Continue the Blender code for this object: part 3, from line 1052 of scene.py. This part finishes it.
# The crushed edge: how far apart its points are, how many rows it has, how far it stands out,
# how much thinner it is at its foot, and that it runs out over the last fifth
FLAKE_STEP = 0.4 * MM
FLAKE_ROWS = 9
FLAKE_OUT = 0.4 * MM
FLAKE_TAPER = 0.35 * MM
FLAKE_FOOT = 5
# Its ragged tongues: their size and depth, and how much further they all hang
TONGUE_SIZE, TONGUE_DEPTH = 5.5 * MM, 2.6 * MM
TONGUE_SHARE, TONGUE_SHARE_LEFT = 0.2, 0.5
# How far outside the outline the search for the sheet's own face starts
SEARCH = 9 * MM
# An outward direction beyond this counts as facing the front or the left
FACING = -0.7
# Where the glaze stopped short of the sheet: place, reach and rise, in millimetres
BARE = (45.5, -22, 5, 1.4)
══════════
Copy out the full material exactly as it appears.

Continue the Blender code for this object: part 3, from line 1052 of scene.py. This part finishes it.
# The crushed edge: how far apart its points are, how many rows it has, how far it stands out,
# how much thinner it is at its foot, and that it runs out over the last fifth
FLAKE_STEP = 0.4 * MM
FLAKE_ROWS = 9
FLAKE_OUT = 0.4 * MM
FLAKE_TAPER = 0.35 * MM
FLAKE_FOOT = 5
# Its ragged tongues: their size and depth, and how much further they all hang
TONGUE_SIZE, TONGUE_DEPTH = 5.5 * MM, 2.6 * MM
TONGUE_SHARE, TONGUE_SHARE_LEFT = 0.2, 0.5
# How far outside the outline the search for the sheet's own face starts
SEARCH = 9 * MM
# An outward direction beyond this counts as facing the front or the left
FACING = -0.7
# Where the glaze stopped short of the sheet: place, reach and rise, in millimetres
BARE = (45.5, -22, 5, 1.4)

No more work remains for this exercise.